Yes, your DH is a jacka$$ of the highest order. I wouldn't stay. I didn't stay when my XH behaved similarly (not the only reason I left, but we were both working full-time, but because I worked closer to home, he expected things clean and nice by the time he got home; he wasn't a fan of doing his part of the chores). But, if staying is important, it's time to sit down and find some additional help that your DH pays for. You put in the elbow grease to manage it all, so his contribution needs to be paying for it. If it's not affordable to do that, or he balks, you leave.

ESMOD's picture

It sounds like you are going through a lot of stress and it sucks that your husband isn't more supportive.

To clarify.  Are you working a FULL tiime job from home in addition to trying to do all the other things related to child care, meals and home management?  If that is the case, you and he need to look into getting some help in to take some of the load off.  Perhaps a housekeeper once a week... maybe even someone to help with childcare occasionally.

If you meant that the child care and the home things are full time jobs.. yes.. I would agree that they take time to accomplish.  It sounds like between a baby and a stepson who has extra needs... you have a decent amount of responsibility.  But.. if your husband is really WORKING that 12 hours he is outside of the home.. I'm not sure if HE has the bandwidth to do more himself.  In this case.. I think he may be a little more justified in having some expectations that the house not look like a tornado victim.. but he doesn't have to be an arsehole about it.  

You do say you have a 13 yo and the stepson is also old enough to be managing some of his own issues.. like helping with chores in the home.  BOTH of these older children need to be put to task on helping around the house.. perhaps if they experience the consequence of making a mess... they will be more likely to be less messy?  They can both help with meals too.  

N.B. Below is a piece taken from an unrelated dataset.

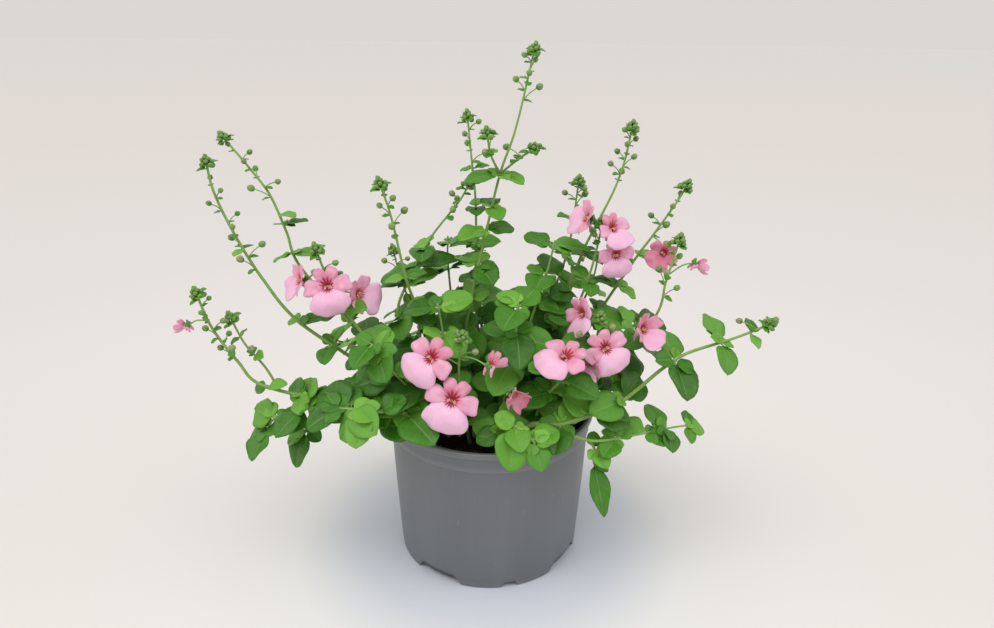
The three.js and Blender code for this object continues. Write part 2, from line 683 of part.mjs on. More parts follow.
function ball(centre, width, length, along) {
  const geometry = new THREE.OctahedronGeometry(1, 0);
  geometry.scale(width, width, length);
  const turn = new THREE.Quaternion().setFromUnitVectors(UP, along);
  geometry.applyQuaternion(turn);
  geometry.translate(centre.x, centre.y, centre.z);
  return solidOf(geometry);
}

// The tight cluster of buds at the end of a flower spike.
function budSolids(shoot) {
  if (shoot.spike === 0) {
    return [];
  }
  const stem = stemCurve(shoot.route);
  return [ball(stem.getPointAt(1), BUD_TIP_RADIUS, BUD_TIP_LENGTH, stem.getTangentAt(1))];
}

// ---- Flowers ----

function corollaOutline(size, open) {
  const points = [];
  for (let index = 0; index < COROLLA_POINTS; index += 1) {
    const angle = (360 * index) / COROLLA_POINTS - 90;
    let reach = THROAT_REACH;
    for (const lobe of LOBES) {
      const away = Math.abs(THREE.MathUtils.euclideanModulo(angle - lobe.angle + 180, 360) - 180);
      const share = Math.min(away / lobe.half, 1);
      reach = Math.max(reach, lobe.reach * Math.sqrt(1 - share ** LOBE_BLUNTNESS));
    }
    const shrink = CLOSED_WIDTH + (1 - CLOSED_WIDTH) * open;
    const lip = 1 + LIP_SPREAD * Math.max(-Math.sin(radians(angle)), 0);
    const x = size * reach * Math.cos(radians(angle)) * lip * shrink;
    points.push(new THREE.Vector2(x, size * reach * Math.sin(radians(angle)) * shrink));
  }
  return new THREE.Shape(points);
}

// The corolla faces Z before it is turned, with its large lower petal towards -Y.
function flowerPlace(flower) {
  const facing = direction(flower.face[0], flower.face[1]);
  const right = new THREE.Vector3().crossVectors(UP, facing).normalize();
  const top = new THREE.Vector3().crossVectors(facing, right);
  right.applyAxisAngle(facing, radians(flower.spin));
  top.applyAxisAngle(facing, radians(flower.spin));
  return new THREE.Matrix4().makeBasis(right, top, facing).setPosition(vector(flower.at));
}

function flowerSolid(flower, stems, grown = 0) {
  const place = flowerPlace(flower);
  const thickness = PETAL_THICKNESS + 2 * grown;
  const corolla = new THREE.ExtrudeGeometry(corollaOutline(flower.size + 2 * grown, flower.open), {
    depth: thickness,
    bevelEnabled: false,
  });
  corolla.translate(0, 0, -thickness / 2);
  corolla.applyMatrix4(place);
  const solids = [solidOf(corolla)];
  const spur = SPUR_LENGTH * Math.min(1, flower.size / FULL_FLOWER);
  for (const side of [-1, 1]) {
    const start = new THREE.Vector3(side * SPUR_ROOT, 0, 0).applyMatrix4(place);
    const end = new THREE.Vector3(side * SPUR_END, -SPUR_FALL * spur, -spur).applyMatrix4(place);
    solids.push(tube([start, end], SPUR_RADIUS, SPUR_SIDES, grown));
  }
  const stem = stems[flower.shoot];
  const root = stem.getPointAt(flower.along);
  const back = new THREE.Vector3(0, CALYX_RISE * flower.size, 0).applyMatrix4(place);
  const clear = SPIKE_RADIUS + STEM_RADIUS / 2 + GAP;
  const start = root.clone().addScaledVector(back.clone().sub(root).normalize(), clear);
  solids.push(tube([start, back], PEDICEL_RADIUS, PEDICEL_SIDES, grown));
  return joined(solids);
}

// ---- Assembly ----

const model = new THREE.Group();

function place(name, solid, look) {
  const mesh = new THREE.Mesh(geometryOf(solid), new THREE.MeshStandardMaterial(COLOURS[look]));
  mesh.name = name;
  model.add(mesh);
}

const stems = {};
for (const shoot of SHOOTS) {
  stems[shoot.name] = stemCurve(shoot.route);
}

// What is already there, each with the piece that it belongs to and its bounding box.
const crowd = [];

function claim(owner, solid) {
  crowd.push({ owner, solid, box: solid.boundingBox() });
}

function meets(box, other) {
  return [0, 1, 2].every((axis) => box.min[axis] < other.max[axis] && other.min[axis] < box.max[axis]);
}

function neighbours(owner, solid) {
  const box = solid.boundingBox();
  return crowd.filter((entry) => entry.owner !== owner && meets(entry.box, box)).map((entry) => entry.solid);
}

function isClear(owner, solid) {
  return neighbours(owner, solid).every((other) => other.intersect(solid).isEmpty());
}

// A leaf that meets what is already there is made shorter until it doesn't, or is left out.
function clearLeaf(owner, leaf) {
  for (const share of SHORTENED) {
    const shorter = { ...leaf, length: leaf.length * share };
    if (shorter.length >= LEAST_LEAF && isClear(owner, leafSolid(shorter, GAP))) {
      claim(owner, leafSolid(shorter));
      return [leafSolid(shorter)];
    }
  }
  return [];
}

for (const shoot of SHOOTS) {
  stemTubes(shoot, GAP).forEach((room) => claim(shoot.name, room));
}
const mixSolid = neighbours("mix", lathed(mixSection(), MIX_SIDES)).reduce(
  (left, room) => left.subtract(room),
  lathed(mixSection(), MIX_SIDES),
);
place("pot", pot(), "pot");
place("potting_mix", mixSolid, "mix");
claim("pot", pot());
claim("mix", mixSolid);

for (const flower of FLOWERS) {
  const name = `flower_${flower.name}`;
  const whole = flowerSolid(flower, stems);
  const trimmed = neighbours(name, whole).reduce((left, room) => left.subtract(room), whole);
  place(name, largest(trimmed), "petal");
  claim(name, flowerSolid(flower, stems, GAP));
}

SHOOTS.forEach((shoot, index) => {
  const seed = KEYS.shoot * index;
  const leaves = leavesOf(shoot, seed).flatMap((leaf) => clearLeaf(shoot.name, leaf));
  const parts = [...stemTubes(shoot), ...leaves, ...budSolids(shoot)];
  place(`shoot_${shoot.name}`, largest(joined(parts)), "shoot");
});

export default model;
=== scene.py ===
import math
import random

import bpy
from mathutils import Matrix, Vector, noise


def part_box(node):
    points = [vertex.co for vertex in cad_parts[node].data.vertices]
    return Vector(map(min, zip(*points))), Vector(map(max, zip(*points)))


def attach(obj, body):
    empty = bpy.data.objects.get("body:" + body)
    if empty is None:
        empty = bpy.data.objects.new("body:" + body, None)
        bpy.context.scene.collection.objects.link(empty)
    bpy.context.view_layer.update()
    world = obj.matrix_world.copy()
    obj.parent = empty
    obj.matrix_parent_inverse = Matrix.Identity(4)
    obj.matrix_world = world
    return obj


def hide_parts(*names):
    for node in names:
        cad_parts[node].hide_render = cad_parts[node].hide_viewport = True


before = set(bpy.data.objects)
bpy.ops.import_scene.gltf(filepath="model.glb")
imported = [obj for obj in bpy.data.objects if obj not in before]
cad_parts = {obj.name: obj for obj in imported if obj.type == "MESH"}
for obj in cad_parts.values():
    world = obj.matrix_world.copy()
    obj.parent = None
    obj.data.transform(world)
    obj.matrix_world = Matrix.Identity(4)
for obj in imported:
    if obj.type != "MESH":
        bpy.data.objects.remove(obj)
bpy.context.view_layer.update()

MM = 0.001

# ---- The plant's plan, in millimetres and degrees: the CAD source's shoots and flowers ----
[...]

Otherwise, other things you could do to make your week more stressful.. and more organized so that certain "important" things get done in a reasonable time might be helpful.  Meal planning and prepping help lots of people who are tight on time.  I

I am not saying this should be ALL your responsibility.. but from your description.. your DH works outside the home long hours too... and if you are also working.. it makes sense to hire some help in.  If you aren't working an outside job.. figuring out how to do the core work more effectively might help you have less stress.